The records showing the cost of the original construction were not accessible, and in some particulars the costs of the main and subsidiary lines appear to have been combined. But there is testimony tending to show that the cost of the railroad property, subject to the mortgage, was about $241,000,000. What was the value of the 40,000,000 acres of land is not stated. For several years prior to the receivership, the road’s net earnings had varied between $10,000,000 and $4,449,000. Its fixed charges amounted to $11,000,000 -- showing an annual deficit of about $5,000,000. The bonds, unpaid interest, and receivers’ certificates aggregated at date of sale $157,000,000. The unsecured debts proved before the master amounted to about $15,200,000. The reorganization contemplated an issue of new bonds for $190,000,000 at lower rates of interest, $75,000,000 of preferred stock, $80,000,000 of common stock -- a total in bonds and stock of $345,000,000.
The reorganization agreement contained a statement that the property intended to be purchased was mutually agreed to be of the value of $345,000,000, payable in the stocks and bonds as above described.
The plan of reorganization was accepted, and on April 27, 1896, the decree of foreclosure was entered and the property ordered to be sold, on a date later fixed for July 25, 1896.
On June 23, 1896, an order was entered directing the special master to give notice by publication requiring each and every creditor of the railroad to present their claims against the company or specific property before November 1, 1896; in default of which they should be excluded from the benefit of the reference. Publication was made as directed.

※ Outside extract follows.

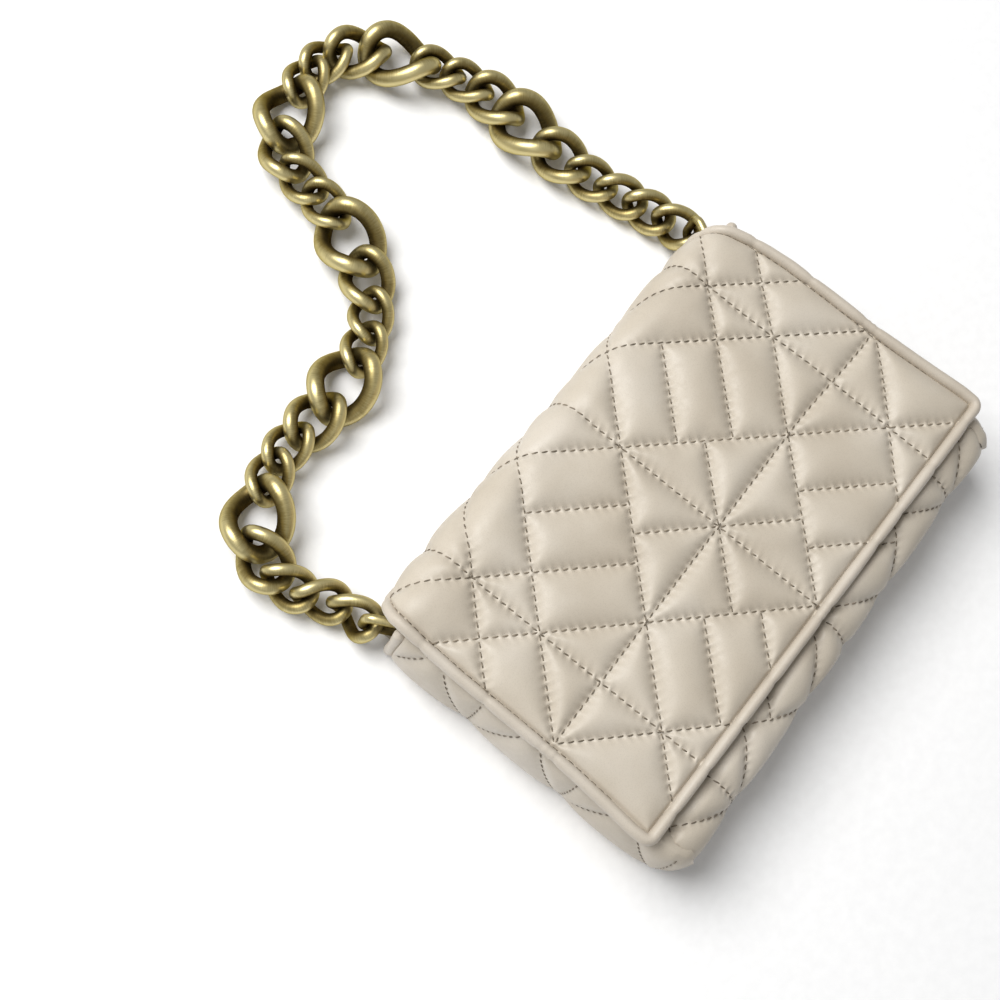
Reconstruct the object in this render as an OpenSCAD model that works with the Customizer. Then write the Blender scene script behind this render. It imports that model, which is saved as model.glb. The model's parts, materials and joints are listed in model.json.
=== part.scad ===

On July 22, 1896, Paton and others, holding contingent and unsecured claims for $5,500,000 against the Northern Pacific R. Co., filed a bill, in the same court that had jurisdiction of the creditors’ bill and foreclosure suit, charging that the sale was the result of a conspiracy between bondholders and stockholders to exclude general creditors, and to award to stockholders in the old company rights in the new which were valuable and could not be legally reserved for the stockholders until first offered to and declined by the general creditors. It prayed that the decree of foreclosure should be opened; that the court would formulate a just and fair plan for distribution, and that the sale be enjoined. This was later modified so as to permit the sale to proceed, but asking an injunction to prevent the distribution of the proceeds and securities. The court held that the company was insolvent; that the assets were insufficient to pay the mortgage debts; that practical operation had demonstrated that the net earnings would not pay the fixed charges; that there was no equity in the property out of which unsecured creditors could be paid, and no reason existed why the stockholders could not go into a reorganization plan whereby they would become stockholders in the new company, if it should become the purchaser. The prayer for injunction was denied. No appeal was taken.
On July 25, the railroad property was sold at public outcry to the newly organized railway company at a price representing $61,500,000, or $86,000,000 less than the secured debts. On July 27, the sale was reported to the court, and, all parties consenting, was three days later confirmed. The railway company entered into possession, and the first year its earnings were $489,000 above fixed charges, which had been lessened under the reorganization. The second year, it declared a dividend of $3,000,000 and carried $3,000,000 to surplus. Since that time, the earnings have been continually large, the business profitable, and the value of the securities correspondingly great; but for a year after the sale, stock on which $10 and $15 had been paid in cash sold at prices varying from $18 to $51 for preferred and $13 and $18 for common.
In addition to the property covered by the mortgage, the Northern Pacific Railroad owned large quantities of land which was not encumbered, and in May, 1896, the Farmers’ Loan & Trust Company filed its supplemental bill describing this unmortgaged property and alleging that various intervening creditors had obtained judgments against the railroad company, some of which had been assigned to the trust company. It prayed that these lands of the railroad should be sold and the proceeds applied to the satisfaction of the unsecured claims. On the same day that this supplemental bill was filed, the railroad company and other parties to the consolidated causes answered, the court adjudged that the complainant was entitled to the decree asked for, and appointed a receiver of the property.
It was not, however, until April 27, 1899, that the sale was ordered. The property was thereupon sold to the Northern Pacific Railway for $1,623,000. The parties stipulated that the sale should be confirmed, and on the same day in September, 1899, this was done.
Out of the proceeds of this unmortgaged land a dividend of $108,000 was paid on the Coeur D’Alene bonds held by the Northern Pacific Railway. The Northern Pacific Railway had a claim against the old railroad of $86,000,000 for deficiency between the bid at foreclosure sale and the lien debts held by it. It had also purchased about $14,000,000 of other unsecured claims. On this $100,000,000, it was paid a dividend of $1,200,000, or a little over one percent
But, during these years, the litigation between Spaulding and the Coeur D’Alene to recover judgment for work done, between Boyd and Spaulding over the title to the judgment, and between Boyd and the Coeur D’Alene to revive the judgment, had been in progress, and did not terminate until 1905, when the judgment was revived. When the appeal was dismissed, Boyd brought this bill in equity against the Northern Pacific Railroad Company and the Northern Pacific Railway Company, insisting that the railroad was liable for this debt of the Coeur D’Alene, and that the railway was in turn liable for this debt of the railroad. There was no demurrer, but both answered and much evidence was taken. A decree in favor of Boyd and against the railway was made a lien on the property purchased, subject, however, to the mortgages placed thereon. The decree was affirmed by the circuit court of appeals (170 F. 779, 177 F. 804), and both defendants appealed. In this Court, a brief was filed by an amicus curiae, insisting that the complainants’ remedy was against stockholders of the Northern Pacific Railroad, and not against the Railway Company or its property.